- **Exercise requirements**: Return every record verbatim.

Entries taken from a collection
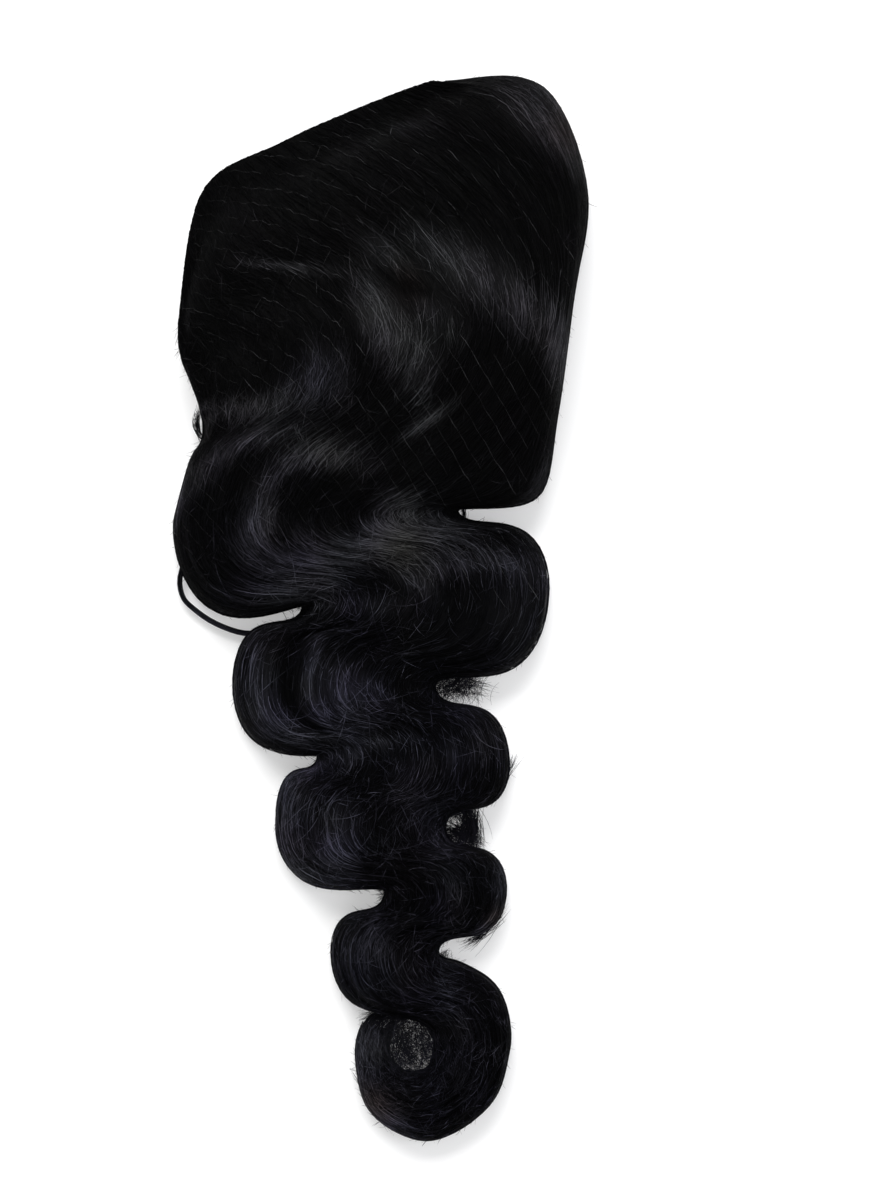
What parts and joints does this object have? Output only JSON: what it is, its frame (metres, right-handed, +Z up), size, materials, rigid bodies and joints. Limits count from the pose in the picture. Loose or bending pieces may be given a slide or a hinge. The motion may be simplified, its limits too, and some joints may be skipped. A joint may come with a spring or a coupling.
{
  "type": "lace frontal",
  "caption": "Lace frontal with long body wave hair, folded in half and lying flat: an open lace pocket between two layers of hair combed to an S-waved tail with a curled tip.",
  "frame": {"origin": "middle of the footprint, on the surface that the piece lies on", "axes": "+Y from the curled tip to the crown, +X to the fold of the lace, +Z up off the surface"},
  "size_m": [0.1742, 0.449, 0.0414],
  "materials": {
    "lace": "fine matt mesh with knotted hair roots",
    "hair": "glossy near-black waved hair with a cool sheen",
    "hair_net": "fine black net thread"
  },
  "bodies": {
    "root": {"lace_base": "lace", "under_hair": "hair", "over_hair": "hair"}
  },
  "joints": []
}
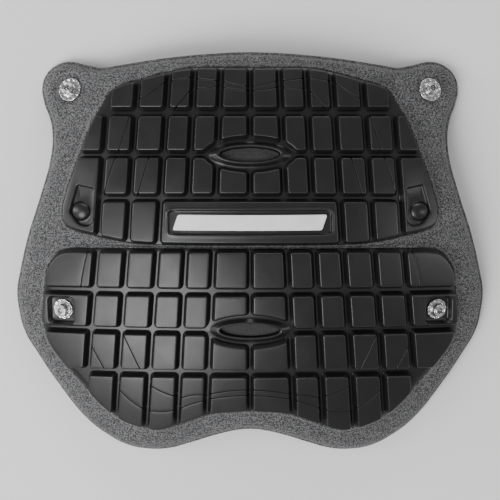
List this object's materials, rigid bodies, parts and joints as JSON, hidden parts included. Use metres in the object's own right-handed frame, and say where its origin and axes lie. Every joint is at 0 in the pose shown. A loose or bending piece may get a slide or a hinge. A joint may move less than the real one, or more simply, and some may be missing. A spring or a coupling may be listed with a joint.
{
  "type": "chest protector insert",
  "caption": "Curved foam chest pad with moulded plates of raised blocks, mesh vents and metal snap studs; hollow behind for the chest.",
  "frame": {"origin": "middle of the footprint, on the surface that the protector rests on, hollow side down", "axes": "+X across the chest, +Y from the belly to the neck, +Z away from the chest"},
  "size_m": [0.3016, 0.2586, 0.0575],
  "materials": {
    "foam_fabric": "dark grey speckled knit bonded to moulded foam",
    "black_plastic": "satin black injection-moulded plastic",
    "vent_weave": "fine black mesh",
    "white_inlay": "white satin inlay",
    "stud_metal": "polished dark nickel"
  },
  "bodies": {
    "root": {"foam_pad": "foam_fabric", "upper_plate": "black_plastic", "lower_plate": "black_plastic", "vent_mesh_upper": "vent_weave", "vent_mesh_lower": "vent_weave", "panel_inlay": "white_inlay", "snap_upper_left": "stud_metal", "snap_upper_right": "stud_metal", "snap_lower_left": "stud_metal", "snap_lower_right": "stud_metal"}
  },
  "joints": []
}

- **Solution for this task**:
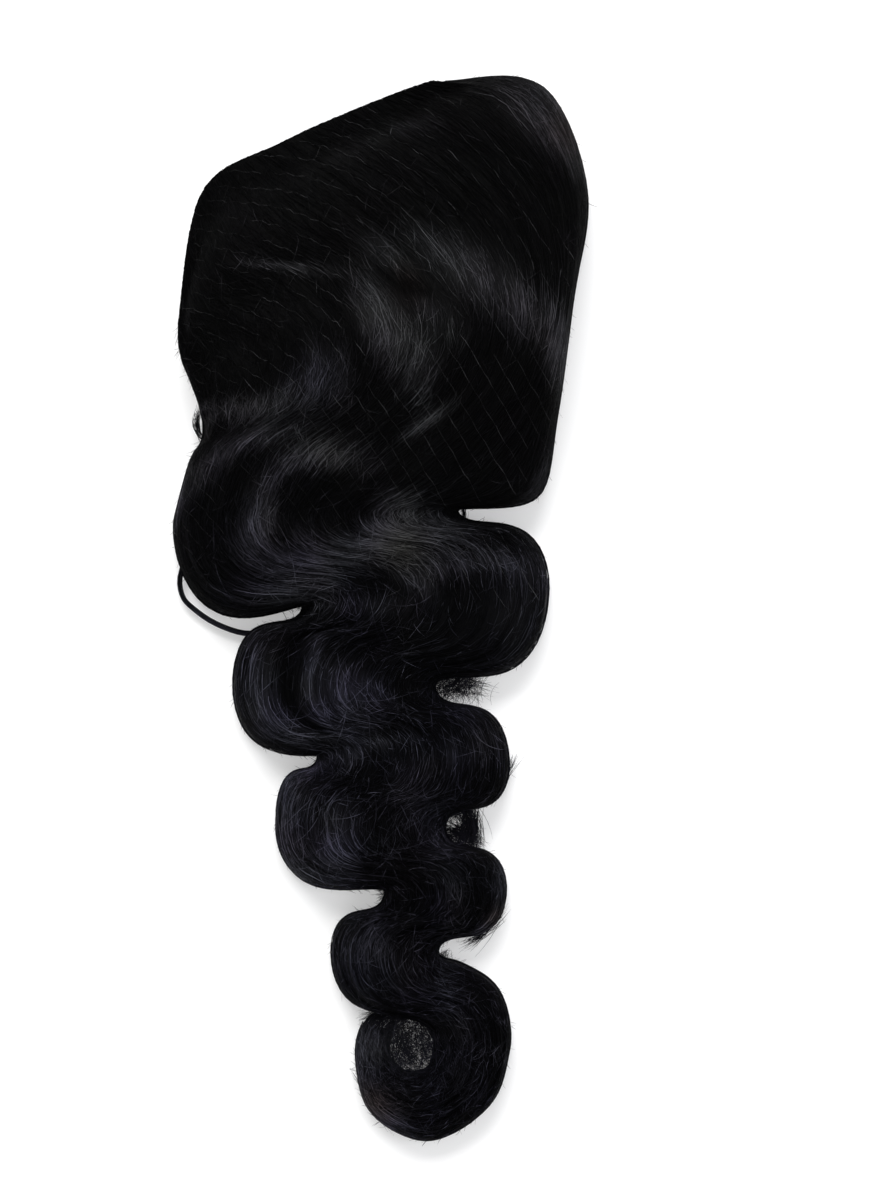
What parts and joints does this object have? Output only JSON: what it is, its frame (metres, right-handed, +Z up), size, materials, rigid bodies and joints. Limits count from the pose in the picture. Loose or bending pieces may be given a slide or a hinge. The motion may be simplified, its limits too, and some joints may be skipped. A joint may come with a spring or a coupling.
{
  "type": "lace frontal",
  "caption": "Lace frontal with long body wave hair, folded in half and lying flat: an open lace pocket between two layers of hair combed to an S-waved tail with a curled tip.",
  "frame": {"origin": "middle of the footprint, on the surface that the piece lies on", "axes": "+Y from the curled tip to the crown, +X to the fold of the lace, +Z up off the surface"},
  "size_m": [0.1742, 0.449, 0.0414],
  "materials": {
    "lace": "fine matt mesh with knotted hair roots",
    "hair": "glossy near-black waved hair with a cool sheen",
    "hair_net": "fine black net thread"
  },
  "bodies": {
    "root": {"lace_base": "lace", "under_hair": "hair", "over_hair": "hair"}
  },
  "joints": []
}
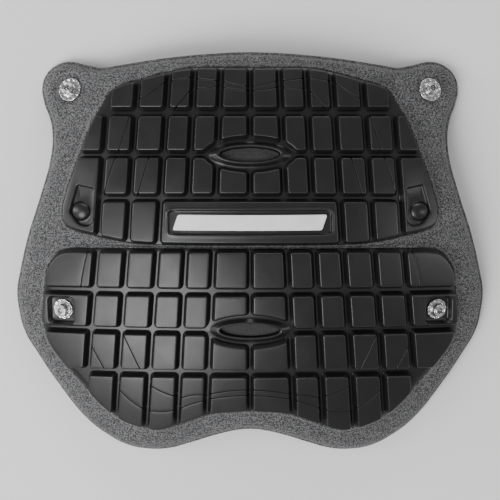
List this object's materials, rigid bodies, parts and joints as JSON, hidden parts included. Use metres in the object's own right-handed frame, and say where its origin and axes lie. Every joint is at 0 in the pose shown. A loose or bending piece may get a slide or a hinge. A joint may move less than the real one, or more simply, and some may be missing. A spring or a coupling may be listed with a joint.
{
  "type": "chest protector insert",
  "caption": "Curved foam chest pad with moulded plates of raised blocks, mesh vents and metal snap studs; hollow behind for the chest.",
  "frame": {"origin": "middle of the footprint, on the surface that the protector rests on, hollow side down", "axes": "+X across the chest, +Y from the belly to the neck, +Z away from the chest"},
  "size_m": [0.3016, 0.2586, 0.0575],
  "materials": {
    "foam_fabric": "dark grey speckled knit bonded to moulded foam",
    "black_plastic": "satin black injection-moulded plastic",
    "vent_weave": "fine black mesh",
    "white_inlay": "white satin inlay",
    "stud_metal": "polished dark nickel"
  },
  "bodies": {
    "root": {"foam_pad": "foam_fabric", "upper_plate": "black_plastic", "lower_plate": "black_plastic", "vent_mesh_upper": "vent_weave", "vent_mesh_lower": "vent_weave", "panel_inlay": "white_inlay", "snap_upper_left": "stud_metal", "snap_upper_right": "stud_metal", "snap_lower_left": "stud_metal", "snap_lower_right": "stud_metal"}
  },
  "joints": []
}